There are 4 black self-tapping mounting screws that will secure the joystick to the front of the module. Place the mounting ring on top of the module secure the screws with a Philips screwdriver.
Soldering the Joystick potentiometers
Start of by cutting the wire bundle in have so there are six wires in total. Next we will solder the potentiometers to the PCB, start off by stripping the three wires and feeding them through the holes of the potentiometer and bending them so they will stay in place. Solder each of the wires, next we will solder the wires to the PCB. Follow our color scheme so you can follow along with the build.
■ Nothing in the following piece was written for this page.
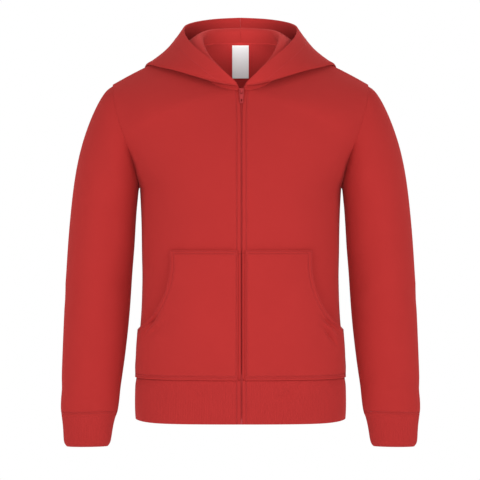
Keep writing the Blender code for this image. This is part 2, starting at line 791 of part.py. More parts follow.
def add_slider(collection, cutters, paint, place, lean):
    """Two plates with a core between them, and the arch that holds the pull tab."""
    face = PLATE + GAP + ARCH_CLEARANCE / 2  # from the pin in to the cloth's outer face
    back = CLOTH + GAP + TRIM + GAP  # from the cloth's outer face in to the rear plate
    front_y = ARCH_CLEARANCE / 2 + PLATE / 2
    slider = add_box("zip_slider", collection, (2 * SLIDER_HALF, PLATE, SLIDER_LENGTH),
                     (0, front_y, 0), paint)
    rear = add_box("slider_rear", cutters, (2 * SLIDER_HALF, PLATE, SLIDER_LENGTH * REAR_SHARE),
                   (0, face + back + PLATE / 2, 0))
    core_size = (2 * SLIDER_CORE_HALF, back + 2 * GAP + PLATE, SLIDER_LENGTH * CORE_SHARE)
    core = add_box("slider_core", cutters, core_size, (0, face + back / 2, 0))
    height = ARCH_CLEARANCE + ARCH_LEG
    arch = add_box("slider_arch", cutters, (ARCH_WIDTH, height + PLATE / 2,
                                            ARCH_OPENING + 2 * ARCH_LEG),
                   (0, ARCH_CLEARANCE / 2 + PLATE / 4 - height / 2, 0))
    opening = add_box("slider_opening", cutters, (2 * ARCH_WIDTH, ARCH_CLEARANCE, ARCH_OPENING),
                      (0, 0, 0))
    use_bevel(slider, 0.5)
    for piece in (rear, core, arch):
        use_bevel(piece, 0.3, 1)
        use_boolean(slider, piece, "UNION")
    use_boolean(slider, opening, "DIFFERENCE")
    for piece in (slider, rear, core, arch, opening):
        piece.location = place
        piece.rotation_euler = (-lean, 0, 0)
    return slider


def add_pull(collection, cutters, paint, place, lean):
    """A flat tab with a slot under its pin and a small eye near its rounded end."""
    pull = add_box("zip_pull", collection, (PULL_WIDTH, PULL_THICKNESS, PULL_LENGTH + PULL_ABOVE_PIN),
                   (0, 0, (PULL_ABOVE_PIN - PULL_LENGTH) / 2), paint)
    slot = add_box("pull_slot", cutters, (2 * PULL_SLOT_HALF, 3 * PULL_THICKNESS, PULL_SLOT_LENGTH),
                   (0, 0, -PULL_ABOVE_PIN - PULL_SLOT_LENGTH / 2))
    eye = add_box("pull_eye", cutters, (PULL_EYE[0], 3 * PULL_THICKNESS, PULL_EYE[1]),
                  (0, 0, PULL_EYE_FROM_END - PULL_LENGTH))
    use_bevel(eye, 0.9)
    corners = pull.modifiers.new("round_end", "BEVEL")
    corners.width = 0.9 * MM
    corners.segments = 3
    corners.limit_method = "WEIGHT"
    weights = pull.data.attributes.new("bevel_weight_edge", "FLOAT", "EDGE")
    for edge in pull.data.edges:
        ends = [pull.data.vertices[n].co for n in edge.vertices]
        across = abs(ends[0].y - ends[1].y) > 0.5 * PULL_THICKNESS * MM
        weights.data[edge.index].value = 1.0 if across and ends[0].z < 0 and ends[1].z < 0 else 0.0
    use_boolean(pull, slot, "DIFFERENCE")
    use_boolean(pull, eye, "DIFFERENCE")
    for piece in (pull, slot, eye):
        piece.location = place
        piece.rotation_euler = (-lean, 0, 0)
    return pull


def sewn_pieces():
    """Outer faces of all the pieces that share seams, except the hood."""
    pieces = {"back": [(panel_grid(1, 1), True), (panel_grid(-1, 1), False)], "waistband": []}
    for name, side in SIDES.items():
        pieces[f"front_{name}"] = [(panel_grid(side, -1), side < 0)]
        pieces[f"sleeve_{name}"] = [(sleeve_grid(side), side > 0)]
        pieces[f"cuff_{name}"] = [(cuff_grid(side), side > 0)]
        pieces["waistband"] += [(band_grid(side, -1), side < 0), (band_grid(side, 1), side > 0)]
    return pieces


def add_hood(pieces):
    """The hood's halves, laid on the shoulders, added to the pieces."""
    body = [grid for name in ("back", "front_left", "front_right", "sleeve_left", "sleeve_right")
            for grid in pieces[name]]
    points, faces = weld(body)
    shoulders = BVHTree.FromPolygons(points.tolist(), faces)
    for name, side in SIDES.items():
        pieces[f"hood_{name}"] = [(hood_grid(side, shoulders), side < 0)]


def main():
    remove_everything()
    garment = new_collection(GARMENT)
    cutters = new_collection("cutters")
    fleece = new_material("fleece", RED, 0.85)
    rib = new_material("rib", RED, 0.8)
    tape = new_material("tape", RED, 0.7)
    label = new_material("label", WHITE, 0.5)
    paint = new_material("painted_metal", PAINT, 0.35, 0.6)

    pieces = draped(sewn_pieces())
    add_hood(pieces)
    normals = point_normals(pieces)
    for name in SIDES:
        share_seam(normals, pieces[f"hood_{name}"][0][0])
    for name, grids in pieces.items():
        banded = name.startswith(("cuff", "waistband"))
        add_cloth(name, garment, rib if banded else fleece, grids, normals=normals)

    for name, side in SIDES.items():
        pocket = draped({"pocket": [(pocket_grid(side), side < 0)]})["pocket"]
        add_cloth(f"pocket_{name}", garment, fleece, pocket, near=-CLOTH, far=0.0)
        add_cloth(f"zip_tape_{name}", garment, tape, [(zip_tape_grid(side), side < 0)],
                  near=CLOTH + GAP, far=CLOTH + GAP + TRIM)
    halves = [pieces[f"hood_{name}"][0][0] for name in SIDES]
    add_cloth("neck_tape", garment, tape, [(neck_tape_grid(*halves), False)],
              near=CLOTH + GAP, far=CLOTH + GAP + TRIM)
    add_cloth("neck_label", garment, label, [(label_grid(), False)], near=0.0, far=TRIM)

    depth, lean = slider_slope()
    pin_out = GAP + PLATE + ARCH_CLEARANCE / 2
    pin = (ZIP_X * MM, (depth - pin_out * math.cos(lean)) * MM,
           (SLIDER_HEIGHT + pin_out * math.sin(lean)) * MM)
    add_slider(garment, cutters, paint, pin, lean)
    add_pull(garment, cutters, paint, pin, lean)
    chain = zip_chain_grid(SLIDER_HEIGHT - SLIDER_LENGTH / 2 - CHAIN_BELOW_SLIDER)
    add_cloth("zip_chain", garment, tape, [(chain, False)], near=CHAIN_DEPTH[0],
              far=CHAIN_DEPTH[1])
    hem = zip_line()[0]
    end_box = add_box("zip_box", garment, BOX_SIZE,
                      (ZIP_X, hem[1] + BOX_BEHIND, hem[2] + BOX_SIZE[2] / 2), paint)
    use_bevel(end_box, 0.4)


main()
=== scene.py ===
# %% [markdown]
# # A child's zip hoodie
# The garment is brushed sweatshirt fleece with rib at the cuffs and the hem. It hangs as it is
# worn, with the hood pushed back and the zip closed. The solids already give every piece its size
# and place, so this lesson dresses them: each piece of cloth gets a smooth surface with rounded
# rims and soft creases, then stitches, teeth and finishes.

# %% The model that everything follows
import math
from collections import namedtuple

import bpy
import numpy as np
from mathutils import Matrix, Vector
from mathutils.bvhtree import BVHTree
from mathutils.kdtree import KDTree


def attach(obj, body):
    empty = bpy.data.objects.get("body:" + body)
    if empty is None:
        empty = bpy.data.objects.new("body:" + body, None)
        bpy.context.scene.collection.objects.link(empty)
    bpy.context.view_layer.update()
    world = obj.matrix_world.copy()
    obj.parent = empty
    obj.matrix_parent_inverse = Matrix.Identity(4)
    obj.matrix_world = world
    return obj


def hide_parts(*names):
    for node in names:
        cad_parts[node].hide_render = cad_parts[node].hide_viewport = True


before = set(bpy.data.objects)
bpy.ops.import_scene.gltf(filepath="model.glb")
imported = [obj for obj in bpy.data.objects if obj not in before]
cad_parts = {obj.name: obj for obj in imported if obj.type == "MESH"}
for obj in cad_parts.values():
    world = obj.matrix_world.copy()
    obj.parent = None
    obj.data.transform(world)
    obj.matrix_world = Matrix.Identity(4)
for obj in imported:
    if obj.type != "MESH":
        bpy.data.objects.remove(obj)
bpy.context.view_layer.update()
MM = 0.001

# %% [markdown]
# ## Camera
# A long lens from four metres shows clothing without bending its outline. The camera is level and
# looks at the middle of the garment, so both cuffs and the hood fit the square picture.

# %% Camera
CAMERA_DISTANCE = 4.0
PICTURE_WIDTH = 0.672  # metres across the picture at the shoulders
CAMERA_X = -0.0007
CAMERA_Z = -0.273

bpy.ops.object.select_all(action="DESELECT")
bpy.ops.object.camera_add(location=(CAMERA_X, -CAMERA_DISTANCE, CAMERA_Z),
                          rotation=(math.pi / 2, 0, 0))
camera = bpy.context.object
camera.name = "camera"
camera.data.sensor_width = 36
camera.data.lens = camera.data.sensor_width * CAMERA_DISTANCE / PICTURE_WIDTH
bpy.context.scene.camera = camera
print("lens", round(camera.data.lens, 1), "mm")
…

The order for soldering the potentiometer is as follows
Red wire --> Pad 1
Yellow wire --> Pad 2
White wire --> Pad 3
Here is the pad numbers you can use to solder the potentiometer below. The pads labeled JOY1 will connect to the potentiometer facing away from the PCB while JOY 2 will connect to the potentiometer facing the surface mounted ICs.
Make sure you give the wires some play so they are not under stress and there is enough room to connect the power cable to the 2x5 header pin.
Testing the build
You've completed building the Ouija module! To test that your module is in working order I would recommend the following.
Connect the 2x5 pin header to your Eurorack power supply. The four knobs control the amplitude and polarity of the CV signal being sent in from each output, these are called attenuverters. With no cable plugged in to each channels input jack, the maximum clockwise direction it will output +12 volts, and -12 volts in the counterclockwise position. The crossfade of input 1 and 2 will be controlled by moving the joystick in the vertical axis, while the crossfade of inputs 3 and 4 will be controlled by moving the Joystick in the horizontal axis. If this is not the case for your module you may have soldered the potentiometers incorrectly.
Sending a positive voltage should turn the LEDs green while a negative voltage will turn an LED red. If the reverse is happening then you soldered your LEDs in the reverse orientation.
The mix output will sum each output that is not patched to an external input, if all 4 outputs are connected, the LED on the mix output should not be on.